(Task description):
Identify every line containing the word "object" and reproduce each one.

(Dataset records):
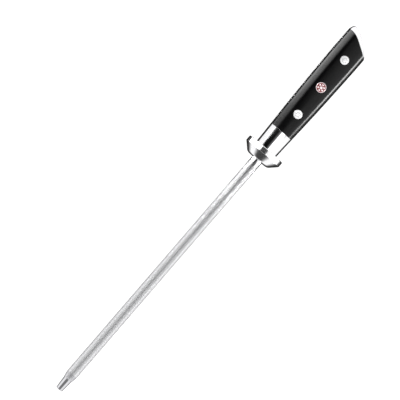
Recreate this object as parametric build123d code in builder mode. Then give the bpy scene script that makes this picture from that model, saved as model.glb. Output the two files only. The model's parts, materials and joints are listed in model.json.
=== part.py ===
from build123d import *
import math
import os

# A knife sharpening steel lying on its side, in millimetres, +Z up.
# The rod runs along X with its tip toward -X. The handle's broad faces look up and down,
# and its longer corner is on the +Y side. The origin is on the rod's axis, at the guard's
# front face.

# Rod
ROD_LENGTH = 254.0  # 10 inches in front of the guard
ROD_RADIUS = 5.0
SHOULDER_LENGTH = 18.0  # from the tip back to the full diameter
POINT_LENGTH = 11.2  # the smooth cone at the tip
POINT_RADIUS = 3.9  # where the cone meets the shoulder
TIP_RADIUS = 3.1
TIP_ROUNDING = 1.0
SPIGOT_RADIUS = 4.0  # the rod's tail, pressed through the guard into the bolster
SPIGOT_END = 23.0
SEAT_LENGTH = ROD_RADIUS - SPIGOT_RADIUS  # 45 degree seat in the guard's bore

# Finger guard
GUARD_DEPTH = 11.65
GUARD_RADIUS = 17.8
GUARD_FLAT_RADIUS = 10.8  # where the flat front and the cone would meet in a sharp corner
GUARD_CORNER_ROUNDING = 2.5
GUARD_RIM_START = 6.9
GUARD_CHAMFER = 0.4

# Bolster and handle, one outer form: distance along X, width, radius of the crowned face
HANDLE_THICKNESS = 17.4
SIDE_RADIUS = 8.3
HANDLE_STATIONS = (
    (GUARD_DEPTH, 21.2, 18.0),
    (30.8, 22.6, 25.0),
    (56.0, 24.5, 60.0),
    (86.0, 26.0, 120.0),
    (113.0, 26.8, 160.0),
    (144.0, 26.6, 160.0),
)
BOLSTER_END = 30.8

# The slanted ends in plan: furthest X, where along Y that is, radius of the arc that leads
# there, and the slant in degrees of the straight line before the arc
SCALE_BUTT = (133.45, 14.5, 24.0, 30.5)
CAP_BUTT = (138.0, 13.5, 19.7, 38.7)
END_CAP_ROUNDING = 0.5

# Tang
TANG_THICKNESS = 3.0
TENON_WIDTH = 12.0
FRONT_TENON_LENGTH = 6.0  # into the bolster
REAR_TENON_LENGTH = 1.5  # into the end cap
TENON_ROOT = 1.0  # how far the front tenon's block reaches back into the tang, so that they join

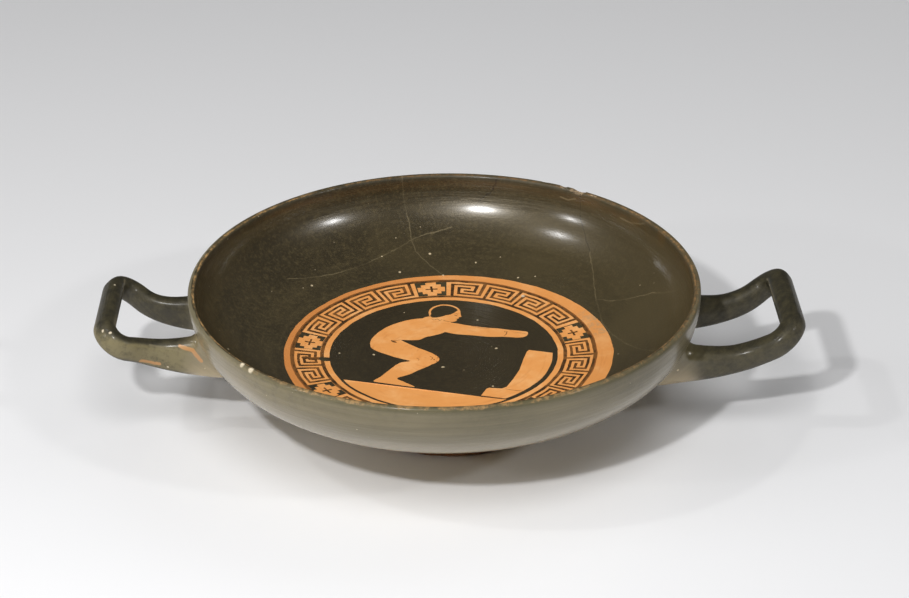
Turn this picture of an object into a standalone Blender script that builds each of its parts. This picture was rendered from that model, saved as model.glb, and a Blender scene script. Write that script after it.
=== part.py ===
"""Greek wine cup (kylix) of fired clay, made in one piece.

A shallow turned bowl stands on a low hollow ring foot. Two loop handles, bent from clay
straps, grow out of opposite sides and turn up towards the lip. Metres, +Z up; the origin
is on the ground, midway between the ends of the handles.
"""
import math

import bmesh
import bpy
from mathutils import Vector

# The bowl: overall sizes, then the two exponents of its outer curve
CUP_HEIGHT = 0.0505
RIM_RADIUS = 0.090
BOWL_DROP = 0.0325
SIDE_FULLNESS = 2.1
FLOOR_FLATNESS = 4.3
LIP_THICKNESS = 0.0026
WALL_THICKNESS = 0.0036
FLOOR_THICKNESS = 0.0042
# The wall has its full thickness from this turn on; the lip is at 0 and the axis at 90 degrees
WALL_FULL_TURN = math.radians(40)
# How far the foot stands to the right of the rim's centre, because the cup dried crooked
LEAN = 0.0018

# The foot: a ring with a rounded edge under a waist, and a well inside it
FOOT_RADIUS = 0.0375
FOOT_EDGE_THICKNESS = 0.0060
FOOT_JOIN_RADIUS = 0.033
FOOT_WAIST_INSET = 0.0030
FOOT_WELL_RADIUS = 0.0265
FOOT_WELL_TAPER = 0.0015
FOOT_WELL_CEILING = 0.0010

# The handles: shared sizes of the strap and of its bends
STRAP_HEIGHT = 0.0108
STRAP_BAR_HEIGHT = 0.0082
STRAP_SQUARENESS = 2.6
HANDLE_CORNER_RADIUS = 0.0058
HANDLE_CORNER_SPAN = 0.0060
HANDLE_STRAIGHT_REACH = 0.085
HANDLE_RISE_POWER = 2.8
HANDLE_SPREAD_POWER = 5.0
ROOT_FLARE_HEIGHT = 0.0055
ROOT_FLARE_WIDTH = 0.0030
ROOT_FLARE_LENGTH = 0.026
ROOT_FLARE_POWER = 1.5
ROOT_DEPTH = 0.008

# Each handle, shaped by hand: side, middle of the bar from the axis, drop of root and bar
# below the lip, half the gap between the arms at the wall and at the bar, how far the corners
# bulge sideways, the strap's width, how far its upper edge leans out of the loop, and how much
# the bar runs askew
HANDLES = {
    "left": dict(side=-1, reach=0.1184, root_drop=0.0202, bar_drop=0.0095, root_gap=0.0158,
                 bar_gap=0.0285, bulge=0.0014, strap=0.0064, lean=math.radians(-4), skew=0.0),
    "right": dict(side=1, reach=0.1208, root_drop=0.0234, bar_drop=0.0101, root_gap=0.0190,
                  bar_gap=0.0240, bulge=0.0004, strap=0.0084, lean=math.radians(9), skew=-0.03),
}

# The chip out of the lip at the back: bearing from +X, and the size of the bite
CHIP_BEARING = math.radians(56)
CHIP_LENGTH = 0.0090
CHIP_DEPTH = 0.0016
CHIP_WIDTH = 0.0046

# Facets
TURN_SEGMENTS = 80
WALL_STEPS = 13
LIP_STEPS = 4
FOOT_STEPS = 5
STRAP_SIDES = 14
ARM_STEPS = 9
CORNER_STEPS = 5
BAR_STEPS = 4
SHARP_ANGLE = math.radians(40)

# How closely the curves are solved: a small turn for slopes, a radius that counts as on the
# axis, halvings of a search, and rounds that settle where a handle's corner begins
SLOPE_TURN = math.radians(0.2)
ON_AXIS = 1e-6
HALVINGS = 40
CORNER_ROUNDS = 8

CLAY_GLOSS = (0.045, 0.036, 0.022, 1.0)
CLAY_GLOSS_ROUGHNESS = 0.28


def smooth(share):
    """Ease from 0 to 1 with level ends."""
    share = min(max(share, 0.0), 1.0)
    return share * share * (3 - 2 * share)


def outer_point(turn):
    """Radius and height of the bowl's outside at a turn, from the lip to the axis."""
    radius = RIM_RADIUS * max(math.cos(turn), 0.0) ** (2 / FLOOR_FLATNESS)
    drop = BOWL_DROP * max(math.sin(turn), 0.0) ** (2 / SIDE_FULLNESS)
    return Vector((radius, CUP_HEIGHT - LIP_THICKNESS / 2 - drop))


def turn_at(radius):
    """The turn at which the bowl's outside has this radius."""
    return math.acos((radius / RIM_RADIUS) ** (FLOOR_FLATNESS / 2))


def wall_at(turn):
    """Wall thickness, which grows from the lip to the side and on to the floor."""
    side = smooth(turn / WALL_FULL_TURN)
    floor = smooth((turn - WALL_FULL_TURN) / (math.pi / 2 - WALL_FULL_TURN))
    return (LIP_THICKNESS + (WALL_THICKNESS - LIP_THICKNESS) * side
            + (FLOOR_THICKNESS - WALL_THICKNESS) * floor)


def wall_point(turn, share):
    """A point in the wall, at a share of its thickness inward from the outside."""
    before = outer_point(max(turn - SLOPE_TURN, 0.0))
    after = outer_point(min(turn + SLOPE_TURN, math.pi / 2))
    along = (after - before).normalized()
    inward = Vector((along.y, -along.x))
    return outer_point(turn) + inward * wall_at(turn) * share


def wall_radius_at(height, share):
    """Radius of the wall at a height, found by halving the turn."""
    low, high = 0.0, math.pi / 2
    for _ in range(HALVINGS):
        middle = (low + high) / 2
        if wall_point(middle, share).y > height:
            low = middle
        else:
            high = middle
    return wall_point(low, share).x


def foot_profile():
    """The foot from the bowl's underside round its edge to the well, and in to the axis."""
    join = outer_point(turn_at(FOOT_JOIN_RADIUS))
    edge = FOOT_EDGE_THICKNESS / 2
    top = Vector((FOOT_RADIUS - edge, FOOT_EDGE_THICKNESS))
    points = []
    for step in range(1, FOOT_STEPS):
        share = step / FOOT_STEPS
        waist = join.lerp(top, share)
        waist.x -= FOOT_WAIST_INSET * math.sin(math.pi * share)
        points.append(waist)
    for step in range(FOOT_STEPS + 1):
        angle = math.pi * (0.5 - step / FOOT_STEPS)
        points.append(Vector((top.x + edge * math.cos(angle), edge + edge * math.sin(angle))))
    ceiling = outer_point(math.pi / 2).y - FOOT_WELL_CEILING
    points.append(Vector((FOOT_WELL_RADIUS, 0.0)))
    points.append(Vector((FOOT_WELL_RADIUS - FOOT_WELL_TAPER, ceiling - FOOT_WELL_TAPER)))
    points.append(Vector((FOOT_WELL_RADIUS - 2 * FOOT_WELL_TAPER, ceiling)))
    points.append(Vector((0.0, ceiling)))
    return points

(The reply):
Recreate this object as parametric build123d code in builder mode. Then give the bpy scene script that makes this picture from that model, saved as model.glb. Output the two files only. The model's parts, materials and joints are listed in model.json.
Turn this picture of an object into a standalone Blender script that builds each of its parts. This picture was rendered from that model, saved as model.glb, and a Blender scene script. Write that script after it.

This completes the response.